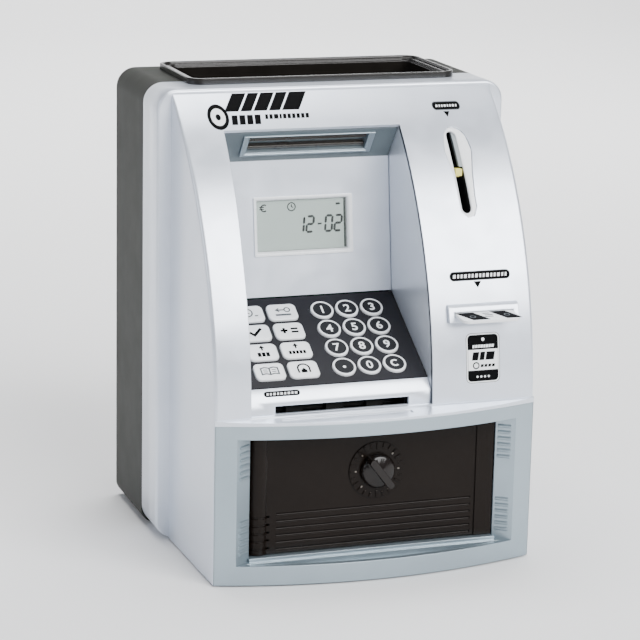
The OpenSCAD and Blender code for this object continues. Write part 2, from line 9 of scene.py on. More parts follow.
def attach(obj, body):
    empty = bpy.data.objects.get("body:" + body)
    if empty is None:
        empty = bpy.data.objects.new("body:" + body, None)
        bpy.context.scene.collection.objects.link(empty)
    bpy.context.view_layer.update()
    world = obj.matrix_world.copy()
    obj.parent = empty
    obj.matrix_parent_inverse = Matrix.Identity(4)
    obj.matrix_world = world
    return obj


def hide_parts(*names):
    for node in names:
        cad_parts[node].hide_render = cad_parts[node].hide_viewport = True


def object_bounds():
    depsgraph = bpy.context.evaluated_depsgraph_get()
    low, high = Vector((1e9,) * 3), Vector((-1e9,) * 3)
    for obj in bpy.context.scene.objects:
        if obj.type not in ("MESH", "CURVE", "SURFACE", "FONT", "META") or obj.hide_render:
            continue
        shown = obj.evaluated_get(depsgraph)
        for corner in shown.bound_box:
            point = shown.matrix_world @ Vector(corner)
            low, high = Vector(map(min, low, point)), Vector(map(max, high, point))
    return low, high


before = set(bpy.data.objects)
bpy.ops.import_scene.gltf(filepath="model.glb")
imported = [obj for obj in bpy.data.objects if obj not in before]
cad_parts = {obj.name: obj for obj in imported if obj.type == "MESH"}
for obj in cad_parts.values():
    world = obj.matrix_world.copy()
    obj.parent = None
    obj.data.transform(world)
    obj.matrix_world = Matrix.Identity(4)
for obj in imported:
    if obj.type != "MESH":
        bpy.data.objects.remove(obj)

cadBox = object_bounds()
print("frame loaded")

mm = 0.001

# sizes that the CAD model was drawn with, in mm; y = 0 is the plane of the safe frame's front corners
body = {
    "frontWidth": 190.0, "flangeWidth": 210.0, "height": 265.5, "wall": 2.5, "foot": 1.0,
    "arcRadius": 220.0, "arcStart": 90.0, "frontDepth": 84.0, "draft": 1.8, "seam": 115.0,
    "bow": 14.5, "frameTop": 93.0, "highRadius": 11.5, "edgeRadius": 2.2,
}
frontY = cadBox[0].y / mm + body["bow"]          # that plane, in the frame

# the recess in the side view: (y, z) of each corner
recess = {
    "left": -74.0, "right": 32.9, "low": 94.5, "lean": 1.8, "mid": -19.8,
    "lip": (64.4, 245.1), "head": (80.3, 224.0), "toe": (69.4, 146.4), "strip": (8.2, 110.2),
    "feedTop": (3.2, 104.5),
}


# camera and light

view = {
    "place": (-468.74, -1226.8, 477.05),         # mm, from the frame's corner plane
    "yaw": 19.4538, "pitch": 14.1311, "roll": 1.2457, "lens": 137.65,
    "floorSize": 6.0, "floorColour": "#E9E9E9", "world": "#F4F7FF", "worldStrength": 0.33,
}


def toLinear(hexColour):
    # an sRGB hex colour as linear red, green, blue and full alpha
    part = [int(hexColour[i:i + 2], 16) / 255 for i in (1, 3, 5)]
    return tuple(c / 12.92 if c <= 0.04045 else ((c + 0.055) / 1.055) ** 2.4 for c in part) + (1.0,)


def placeCamera():
    yaw, pitch, roll = (math.radians(view[k]) for k in ("yaw", "pitch", "roll"))
    look = Vector((math.sin(yaw) * math.cos(pitch), math.cos(yaw) * math.cos(pitch), -math.sin(pitch)))
    right = Vector((math.cos(yaw), -math.sin(yaw), 0))
    up = right.cross(look)
    rightRolled = math.cos(roll) * right + math.sin(roll) * up
    upRolled = math.cos(roll) * up - math.sin(roll) * right
    data = bpy.data.cameras.new("camera")
    data.lens = view["lens"]
    data.sensor_width = 36
    data.clip_end = 20
    camera = bpy.data.objects.new("camera", data)
    x, y, z = view["place"]
    turn = Matrix((rightRolled, upRolled, -look)).transposed().to_4x4()
    camera.matrix_world = Matrix.Translation(Vector((x, y + frontY, z)) * mm) @ turn
    bpy.context.collection.objects.link(camera)
    bpy.context.scene.camera = camera


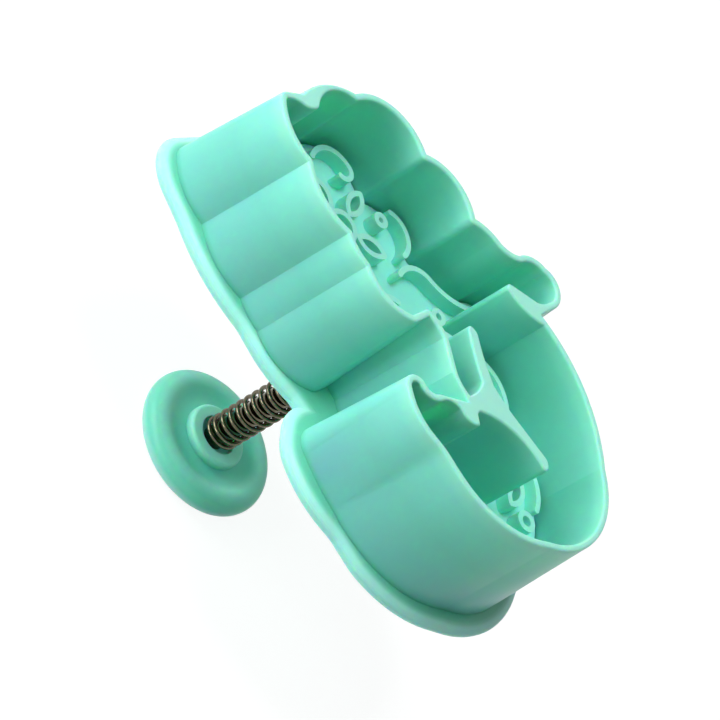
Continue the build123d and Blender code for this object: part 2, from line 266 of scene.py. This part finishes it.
shell_plastic = moulded_polypropylene("polypropylene_moulded_mint_wall", [
    # painted highlight: the flange's rounded bead, paler than the wall
    (30.0, "#a8f8e8", 0.4),
    (32.2, "#b2f8ec", 0.5),
    # painted shade: a dark line in the groove where the wall rises from the flange
    (32.45, "#64ceae", 0.5),
    (33.4, "#7ad4c8", 2.6),
    (44.0, "#7ad4c8", 2.6),
    # painted highlight: paler from 44 mm up to the rim
    (51.0, "#88e4d6", 2.2),
    (53.0, "#9cf0dc", 0.5),
    (53.75, "#a6f8e2", 0.3),
])
# Painted light on the plate, which stands in the walls' shade: paler than the walls, and paler still up to
# the tops of the raised lines
plate_plastic = moulded_polypropylene("polypropylene_moulded_mint_plate", [
    (38.4, "#98f6e6", 1.0),
    (40.6, "#98f6e6", 1.0),
    (41.4, "#9cf6e0", 0.4),
    (42.65, "#aafae4", 0.15),
])
knob_plastic = moulded_polypropylene("polypropylene_moulded_mint_knob", [
    # painted light: the knob's rounded side, from the floor up to 1.8 mm, paler than the dish
    (0.0, "#b8f6ea", 0.8),
    (1.8, "#a4ecde", 0.8),
    (2.6, "#7cdec8", 2.0),
    (3.9, "#7cdec8", 2.0),
    # painted highlight: the tops of the knob's rim and of the boss, paler than the dish
    (4.5, "#9ceada", 1.0),
    (5.2, "#a4eedc", 0.6),
])
wire = nickelled_wire("spring_steel_nickel_plated")

for node, material in (
    ("cutter_shell", shell_plastic), ("plunger_knob", knob_plastic), ("plunger_stem", wire),
):
    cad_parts[node].data.materials[0] = material

# Embossing plate: the CAD plate with every edge of its raised lines rounded
plate = merged_copy("embossing_plate", "embossing_plate_rounded")
bpy.ops.object.mode_set(mode="EDIT")
bpy.ops.mesh.select_all(action="SELECT")
bpy.ops.mesh.dissolve_limited(angle_limit=flat_within)
bpy.ops.object.mode_set(mode="OBJECT")
edge_round = plate.modifiers.new("edge_round", "BEVEL")
edge_round.width, edge_round.segments = edge_round_width, edge_round_steps
edge_round.limit_method, edge_round.angle_limit = "ANGLE", sharp_from
edge_round.use_clamp_overlap = True
bpy.ops.object.modifier_apply(modifier="edge_round")
bpy.ops.object.shade_smooth_by_angle(angle=smooth_up_to)
flat_faces = plate.modifiers.new("flat_faces", "WEIGHTED_NORMAL")
flat_faces.mode, flat_faces.weight, flat_faces.keep_sharp = "FACE_AREA", 100, True
bpy.ops.object.modifier_apply(modifier="flat_faces")
finished(plate, "plunger", "embossing_plate", plate_plastic)

# Return spring: a smooth shaded copy of the CAD spring on the cutter's body, with a mesh of its own. The
# real spring shortens towards the cutter's back as the plunger is pressed.
spring = merged_copy("return_spring", "return_spring_wire")
bpy.ops.object.shade_smooth()
finished(spring, "cutter", "return_spring", wire)
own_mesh(spring)

# Floor under the push knob
bpy.ops.mesh.primitive_plane_add(size=floor_width, location=(0, 0, 0))
floor = bpy.context.active_object
floor.name = "paper_floor"
floor.data.materials.append(backdrop_paper("seamless_paper_white"))

# Camera: above the knob's side, looking along +X, and rolled
back = Vector((-math.cos(elevation), 0, math.sin(elevation)))
level_right = Vector((0, -1, 0))
level_up = Vector((math.sin(elevation), 0, math.cos(elevation)))
right = level_right * math.cos(roll) + level_up * math.sin(roll)
up = level_up * math.cos(roll) - level_right * math.sin(roll)
focal_pixels = frame_pixels * lens / sensor_width
ray = right * (target_seen[0] / focal_pixels) + up * (target_seen[1] / focal_pixels) - back
camera_place = target - ray * camera_distance
camera_data = bpy.data.cameras.new("camera")
camera_data.sensor_width, camera_data.lens, camera_data.clip_start = sensor_width, lens, near_limit
camera = bpy.data.objects.new("camera", camera_data)
camera.matrix_world = Matrix.Translation(camera_place) @ Matrix((right, up, back)).transposed().to_4x4()
bpy.context.scene.collection.objects.link(camera)
bpy.context.scene.camera = camera


def softbox(name, direction, distance, size, power):
    """A square area lamp that looks at the middle of the part from a direction."""
    lamp = bpy.data.lights.new(name, "AREA")
    lamp.shape, lamp.size, lamp.energy = "SQUARE", size, power
    holder = bpy.data.objects.new(name, lamp)
    holder.location = lamp_target + Vector(direction).normalized() * distance
    holder.rotation_euler = (lamp_target - holder.location).to_track_quat("-Z", "Y").to_euler()
    bpy.context.scene.collection.objects.link(holder)


softbox("key_softbox", (-0.30, 0.91, 0.27), distance=0.6, size=0.30, power=1.85)
softbox("side_softbox", (-0.80, 0.58, 0.14), distance=0.6, size=0.22, power=1.05)
softbox("top_softbox", (-0.05, 0.25, 0.97), distance=0.7, size=0.30, power=2.9)

bpy.context.scene.world = studio_world("studio")
bpy.context.scene.view_settings.view_transform = "Standard"
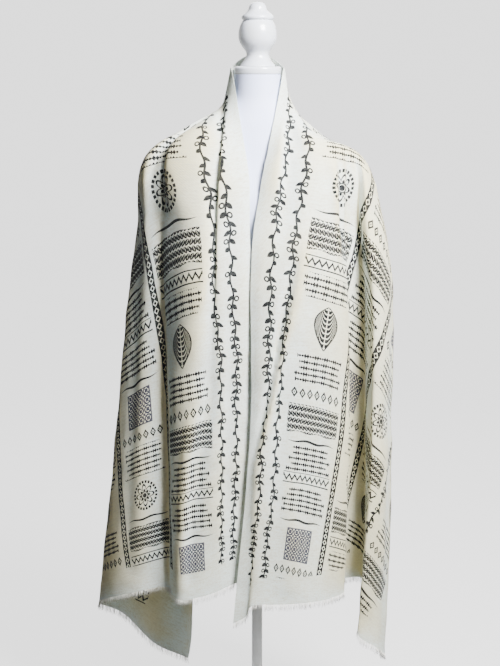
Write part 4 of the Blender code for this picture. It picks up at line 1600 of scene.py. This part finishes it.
@dataclass
class Studio:
    """The plain pale room, its soft lights and the camera at the photograph's place."""

    camera_place: Triple = (-0.017, -3.6, 1.54)
    camera_tilt: float = 9.4
    pixels_per_radian: float = 1566.0
    image_height: float = 666.0
    sensor: float = 36.0
    aim: Triple = (0.0, 0.0, 1.0)
    room: str = "f4f6fa"
    room_strength: float = 0.06
    # The paper: half the floor's size, and where it bends up into the wall and how high that is.
    paper_half: float = 30.0
    bend_start: float = 8.1
    bend_radius: float = 0.9
    bend_steps: int = 16
    wall_rise: float = 4.5
    # Each soft box: its name, place, size in metres, power in watts and colour.
    softboxes: tuple[tuple, ...] = (
        ("key_softbox", (1.0, -1.35, 2.6), 0.8, 330.0, "ffffff"),
        ("fill_softbox", (-0.2, -3.6, 2.4), 1.4, 14.0, "f6f9ff"),
        ("back_softbox", (0.3, 2.4, 2.6), 1.6, 45.0, "ffffff"),
    )

    def place_camera(self) -> None:
        """Makes the camera."""
        data = bpy.data.cameras.new("camera")
        data.sensor_fit = "VERTICAL"
        data.sensor_height = self.sensor
        data.lens = self.pixels_per_radian * self.sensor / self.image_height
        camera = bpy.data.objects.new("camera", data)
        camera.location = self.camera_place
        camera.rotation_euler = (math.radians(90 - self.camera_tilt), 0, 0)
        bpy.context.scene.collection.objects.link(camera)
        bpy.context.scene.camera = camera

    def place_light(
        self, name: str, place: Triple, size: float, power: float, colour: str
    ) -> None:
        """Adds one soft box that faces the shawl's middle.

        Args:
            name: the light's name.
            place: where it stands, in metres.
            size: the side of its square, in metres.
            power: its power in watts.
            colour: its sRGB hex colour.
        """
        data = bpy.data.lights.new(name, "AREA")
        data.size = size
        data.energy = power
        data.color = linear(colour)[:3]
        light = bpy.data.objects.new(name, data)
        light.location = place
        light.visible_camera = False
        towards = Vector(self.aim) - Vector(place)
        light.rotation_euler = towards.to_track_quat("-Z", "Y").to_euler()
        bpy.context.scene.collection.objects.link(light)

    def build(self) -> None:
        """Builds the floor, the backdrop and the lights."""
        bm = bmesh.new()
        bmesh.ops.create_grid(bm, x_segments=1, y_segments=1, size=self.paper_half)
        back = [edge for edge in bm.edges if all(vertex.co.y > 0 for vertex in edge.verts)]
        verts = list({vertex for edge in back for vertex in edge.verts})
        bmesh.ops.translate(bm, vec=(0, self.bend_start - self.paper_half, 0), verts=verts)
        bmesh.ops.spin(
            bm, geom=verts + back, cent=(0, self.bend_start, self.bend_radius), axis=(1, 0, 0),
            angle=math.pi / 2, steps=self.bend_steps, dvec=(0, 0, 0), use_merge=False,
            use_duplicate=False,
        )
        highest = max(vertex.co.z for vertex in bm.verts) - 1e-4
        top = [edge for edge in bm.edges if all(vertex.co.z > highest for vertex in edge.verts)]
        lifted = bmesh.ops.extrude_edge_only(bm, edges=top)["geom"]
        lifted = [item for item in lifted if isinstance(item, bmesh.types.BMVert)]
        bmesh.ops.translate(bm, vec=(0, 0, self.wall_rise), verts=lifted)
        mesh = bpy.data.meshes.new("seamless_backdrop")
        bm.to_mesh(mesh)
        bm.free()
        mesh.shade_smooth()
        mesh.materials.append(StudioPaper().build())
        backdrop = bpy.data.objects.new("seamless_backdrop", mesh)
        bpy.context.scene.collection.objects.link(backdrop)
        # The paper's own glow would flatten the folds, so it is kept off them.
        backdrop.visible_diffuse = False

        world = bpy.data.worlds.new("soft_room")
        world.use_nodes = True
        background = world.node_tree.nodes["Background"]
        background.inputs["Color"].default_value = linear(self.room)
        background.inputs["Strength"].default_value = self.room_strength
        bpy.context.scene.world = world
        for softbox in self.softboxes:
            self.place_light(*softbox)


def main() -> None:
    """Builds the studio and each sub-assembly in order, and reports them."""
    logging.basicConfig(level=logging.INFO, format="%(name)s: %(message)s")
    studio = Studio()
    studio.place_camera()
    studio.build()

    form = DressForm()
    torso = form.build(FormJersey().build())
    NeckTurning().build(WhiteLacquer().build())
    Stand().build(PowderCoat().build())

    shawl = Shawl(form)
    cloth = shawl.build(PrintedCotton().build())
    loose = FrayedCotton().build()
    last_line = len(FOLD_LINES) - 1
    ends = [
        *FrayedEnd("left_frayed_end", "fringe_left_end", shawl, 0, LEFT_CORNER).build(loose),
        *FrayedEnd(
            "right_frayed_end", "fringe_right_end", shawl, RIGHT_CORNER, last_line
        ).build(loose),
    ]


if __name__ == "__main__":
    main()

· · · · · · ·

**AIM:** Write out, unaltered, the lines from the opening of the listing through the line that includes "obj.data.transform(world)".

**EXERCISE SOLUTION:**
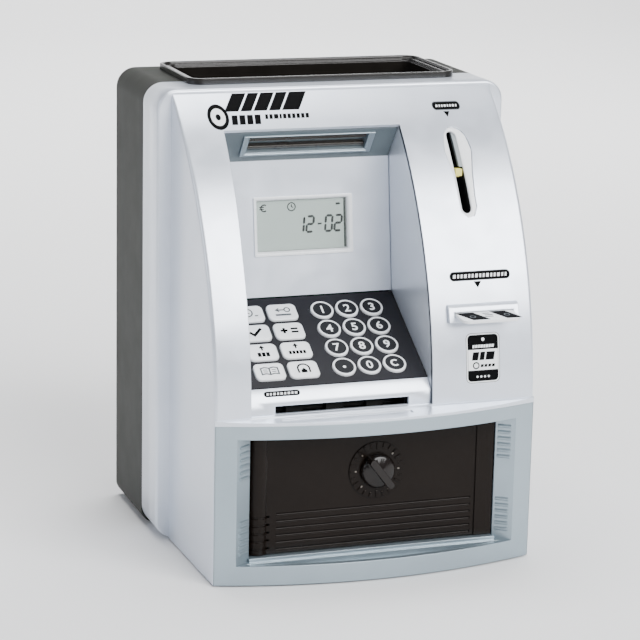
The OpenSCAD and Blender code for this object continues. Write part 2, from line 9 of scene.py on. More parts follow.
def attach(obj, body):
    empty = bpy.data.objects.get("body:" + body)
    if empty is None:
        empty = bpy.data.objects.new("body:" + body, None)
        bpy.context.scene.collection.objects.link(empty)
    bpy.context.view_layer.update()
    world = obj.matrix_world.copy()
    obj.parent = empty
    obj.matrix_parent_inverse = Matrix.Identity(4)
    obj.matrix_world = world
    return obj


def hide_parts(*names):
    for node in names:
        cad_parts[node].hide_render = cad_parts[node].hide_viewport = True


def object_bounds():
    depsgraph = bpy.context.evaluated_depsgraph_get()
    low, high = Vector((1e9,) * 3), Vector((-1e9,) * 3)
    for obj in bpy.context.scene.objects:
        if obj.type not in ("MESH", "CURVE", "SURFACE", "FONT", "META") or obj.hide_render:
            continue
        shown = obj.evaluated_get(depsgraph)
        for corner in shown.bound_box:
            point = shown.matrix_world @ Vector(corner)
            low, high = Vector(map(min, low, point)), Vector(map(max, high, point))
    return low, high


before = set(bpy.data.objects)
bpy.ops.import_scene.gltf(filepath="model.glb")
imported = [obj for obj in bpy.data.objects if obj not in before]
cad_parts = {obj.name: obj for obj in imported if obj.type == "MESH"}
for obj in cad_parts.values():
    world = obj.matrix_world.copy()
    obj.parent = None
    obj.data.transform(world)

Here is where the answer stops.